# anyone use wallnut



## chrish (May 26, 2007)

just wondering if anyone ever uesd wallnut for smoking?   it might be the premo of woods to buy  but hows the smoke and smell?   i have a place i can get all i want but do i want it?


----------



## peculiarmike (May 26, 2007)

Nope. It's not smoking wood. Makes really nice gunstocks and clocks though.


----------



## deejaydebi (May 26, 2007)

Chrish -


Black walnut taste like a strong pecan. Use it like you would Hickory it has a srong flavor.

ENlish walnut is also very good but with a strong flavor so mix it with something mild or go light.

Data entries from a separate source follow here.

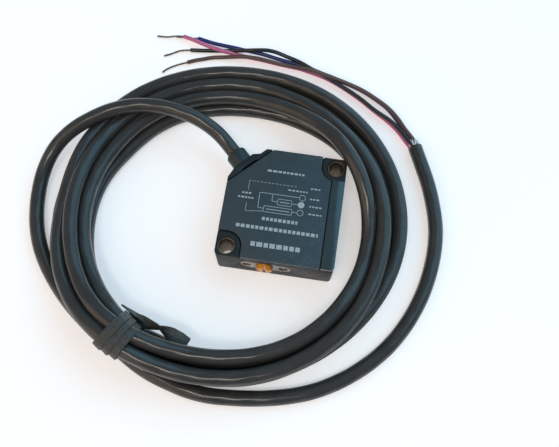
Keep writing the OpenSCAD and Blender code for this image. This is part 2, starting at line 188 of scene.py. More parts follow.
def jacket(name, color, rough=0.2, lay=0.0, warm=None, spec=0.5):
    """Extruded PVC over laid-up cores: long soft flutes, faint draw lines, small scuffs. It needs the tube's UV,
    where U goes once round and V is the length in metres."""
    m = Mat(name)
    uv = m.n("UVMap", uv_map="UVMap").outputs[0]
    sep = m.n("SeparateXYZ")
    m.put(sep.inputs[0], uv)
    u, v = sep.outputs[0], sep.outputs[1]
    ring = m.n("CombineXYZ")   # a seamless point on the tube: (cos u, sin u, length)
    ang = m.math("MULTIPLY", u, 2 * math.pi)
    m.put(ring.inputs[0], m.math("MULTIPLY", m.math("COSINE", ang), 0.0022))
    m.put(ring.inputs[1], m.math("MULTIPLY", m.math("SINE", ang), 0.0022))
    m.put(ring.inputs[2], v)
    p = ring.outputs[0]
    draw = m.noise(1500, 2, 0.5, stretch=(1, 1, 0.02), co=p)
    soft = m.noise(170, 2, 0.5, stretch=(1, 1, 0.9), co=p)
    scuff = m.rng(m.noise(900, 5, 0.7, stretch=(1, 1, 0.35), co=p), 0, 1, 0.56, 0.78)
    col = m.mix(m.rng(soft, 0, 1, 0.3, 0.7), [c * 0.86 for c in color], [min(1, c * 1.12) for c in color])
    col = m.mix(m.math("MULTIPLY", scuff, 0.22), col, [min(1, c * 2.2 + 0.012) for c in color])
    r = m.rng(m.noise(320, 4, 0.6, co=p), rough * 0.8, rough * 1.25, 0.3, 0.7)
    r = m.math("ADD", r, m.math("MULTIPLY", scuff, 0.14))
    nrm = m.bump(draw, 0.22, 0.00003)
    nrm = m.bump(soft, 0.35, 0.00018, nrm)
    if lay:
        flute = m.math("SINE", m.math("ADD", m.math("MULTIPLY", ang, 4.0), m.math("MULTIPLY", v, 2 * math.pi / lay * 4)))
        nrm = m.bump(flute, 0.35, 0.00006, nrm)
    return m.set(color=col, rough=r, normal=nrm, spec=spec)


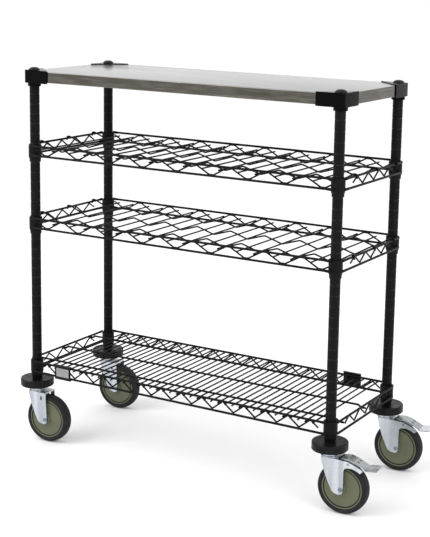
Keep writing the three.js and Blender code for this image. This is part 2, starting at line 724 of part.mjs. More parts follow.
place('work_top_pan', panGeometry(), shift(0, 0, 0), BRUSHED_STEEL);
place('cradle_shelf_upper', cradleShape, shift(0, 0, UPPER_Z), BLACK_POWDER_COAT);
place('cradle_shelf_lower', cradleShape, shift(0, 0, LOWER_Z), BLACK_POWDER_COAT);
place('base_wire_shelf', baseShelfGeometry(), shift(0, 0, BASE_Z), BLACK_POWDER_COAT);
place('tag_holder_front', tagShape, shift(TAG_FRONT_X, 0, BASE_Z), BLACK_PLASTIC);
place('tag_holder_back', tagShape, shift(TAG_BACK_X, 0, BASE_Z).multiply(halfTurn), BLACK_PLASTIC);

// The origin is on the floor, under the middle of the whole cart.
const bounds = new THREE.Box3().setFromObject(group);
const middle = bounds.getCenter(new THREE.Vector3());
for (const mesh of group.children) {
  mesh.geometry.translate(-middle.x, -middle.y, -bounds.min.z);
}

export default group;
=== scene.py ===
"""Looks of the rolling utility cart: round wires, grooved posts, steel, zinc casters and rubber."""

import math

import bmesh
import bpy
from mathutils import Matrix, Vector
from mathutils.geometry import tessellate_polygon


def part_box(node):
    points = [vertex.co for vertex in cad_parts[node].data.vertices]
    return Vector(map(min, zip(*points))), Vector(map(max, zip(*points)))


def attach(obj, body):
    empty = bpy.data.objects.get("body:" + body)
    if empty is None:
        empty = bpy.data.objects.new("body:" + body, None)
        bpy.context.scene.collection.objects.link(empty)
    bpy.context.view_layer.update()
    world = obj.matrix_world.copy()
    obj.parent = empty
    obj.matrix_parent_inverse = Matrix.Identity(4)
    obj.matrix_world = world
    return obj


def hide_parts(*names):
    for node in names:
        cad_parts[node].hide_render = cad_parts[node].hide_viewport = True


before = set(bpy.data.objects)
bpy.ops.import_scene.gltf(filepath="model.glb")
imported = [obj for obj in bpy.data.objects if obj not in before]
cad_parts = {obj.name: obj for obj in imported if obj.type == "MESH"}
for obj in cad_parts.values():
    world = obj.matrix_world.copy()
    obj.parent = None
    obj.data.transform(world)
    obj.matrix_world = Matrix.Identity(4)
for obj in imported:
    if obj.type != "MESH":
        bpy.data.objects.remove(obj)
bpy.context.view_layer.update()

MM = 0.001

# ---------------------------------------------------------------- sizes, in millimetres

POST_RADIUS = 12.7
POST_BORE = 11.2
GROOVE_PITCH = 25.4
GROOVE_DEPTH = 0.6
GROOVE_HALF = 1.35  # half the width of a ring groove at the surface
GROOVE_FLOOR = 0.55  # half its width at the bottom
GROOVE_FROM_TOP = 10.7
RIM = 2.95  # radius of the rim wires
TRUSS = 2.1  # radius of the zigzags and waves
MAT = 2.05  # radius of the mat wires and rails
LENGTHWISE = 2.7  # radius of the lengthwise wires of the base shelf
WELD = 0.4  # depth to which two welded wires sink into each other
WRAP_SINK = 0.3  # the same where a wire wraps over a rim wire
RIM_OFFSET = 18.5
TRUSS_INSET = 4.1
TRUSS_PITCH = 60.3
BASE_DROP = 27.5
CRADLE_DROP = 24.5
STUB_DROP = 6
MAT_COUNT = 20
MAT_INSETS = (-139, -19, 103)
CRADLE_PITCH = 99.6
CRADLE_SHIFT = 9
CRADLE_SIDE_COUNT = 4
CRADLE_FLAT = 6
CRADLE_INNER_Y = (-110, 4, 116)
INNER_TOP = -5.6  # the inner waves are shallower than the outer ones
INNER_LOW = -19.6
COLLAR_BELOW = 34
COLLAR_RADIUS = 16.9
COLLAR_BORE = 15.15
SLEEVE_BELOW = 43  # from the shelf level to the foot of a sleeve
TOP_SLEEVE_BELOW = 35  # the corner collars hide the lower ends of the top sleeves
CORNER_EDGE = 18.5
CORNER_ROUND = 5
CORNER_REACH = 55
CORNER_WALL = 2.2
PAN_EDGE = 16
PAN_NOTCH = 19
PAN_HEIGHT = 28
CASTER_YAW = 4
TRAIL = 38
TYRE_RADIUS = 63.1
FORK_INNER = 19.5
FORK_OUTER = 22

CORNERS = {"front_left": (-1, -1), "front_right": (1, -1), "back_left": (-1, 1), "back_right": (1, 1)}
BRAKED = ("front_right", "back_right")

# ---------------------------------------------------------------- places, from the frame


def low_of(node):
    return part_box(node)[0] / MM


def high_of(node):
    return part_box(node)[1] / MM


def middle_of(node):
    return (low_of(node) + high_of(node)) / 2


posts = {corner: middle_of(f"post_{corner}") for corner in CORNERS}
home = sum(posts.values(), Vector()) / 4
home.z = 0
POST_X = (posts["front_right"].x - posts["front_left"].x) / 2
POST_Y = (posts["back_left"].y - posts["front_left"].y) / 2
POST_FOOT = low_of("post_front_left").z
POST_TOP = high_of("post_front_left").z
TOP_Z = high_of("work_top_pan").z
AXLE_Z = middle_of("caster_axle_front_left").z
LEVELS = {
    "base": low_of("base_wire_shelf").z + COLLAR_BELOW,
    "lower": low_of("cradle_shelf_lower").z + COLLAR_BELOW,
    "upper": low_of("cradle_shelf_upper").z + COLLAR_BELOW,
    "top": TOP_Z,
}
RIM_X = POST_X + RIM_OFFSET
RIM_Y = POST_Y + RIM_OFFSET


def at(x, y, z):
    return Matrix.Translation(Vector((x, y, z)))


def at_post(corner):
    return at(posts[corner].x, posts[corner].y, 0)


def at_caster(corner):
    return at_post(corner) @ Matrix.Rotation(math.radians(CASTER_YAW), 4, "Z")


# ---------------------------------------------------------------- shape builders

STRAIGHT = 1.57  # half angle above which a corner needs no rounding
LONGEST_EASE = 0.48  # share of a side that a rounded corner may take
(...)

Go here I hae 6 pages of wood info:

http://www.deejayssmokepit.net/Downl...lavorChart.pdf


----------



## chrish (May 26, 2007)

Hay thanks Debi, I knew it could be used but none has used it first hand.
last winter when i was deer hunting i walked up on a few large pieces of walnut in a field and i was thinking of going back over and getting them.


----------



## peculiarmike (May 26, 2007)

Lived in the land of the black walnut (the Ozarks) a long time, just never heard of anyone using it to smoke with. Folks cut a black walnut tree to sell the log for walnut lumber or veneer, a veneer log brings more money. The large limbs cut from the log are generally burned for heat in wood stoves.
Otherwise, the walnuts are picked up off the ground in the fall, hulled and sold to Hammon's Walnut Products in Stockton, MO.
It is a hardwood though, suppose you could smoke with it.


----------



## chrish (May 26, 2007)

as with any nut bearing tree it can be used but i agree it has more value in being sold or something made out of it rather then smoking it.


----------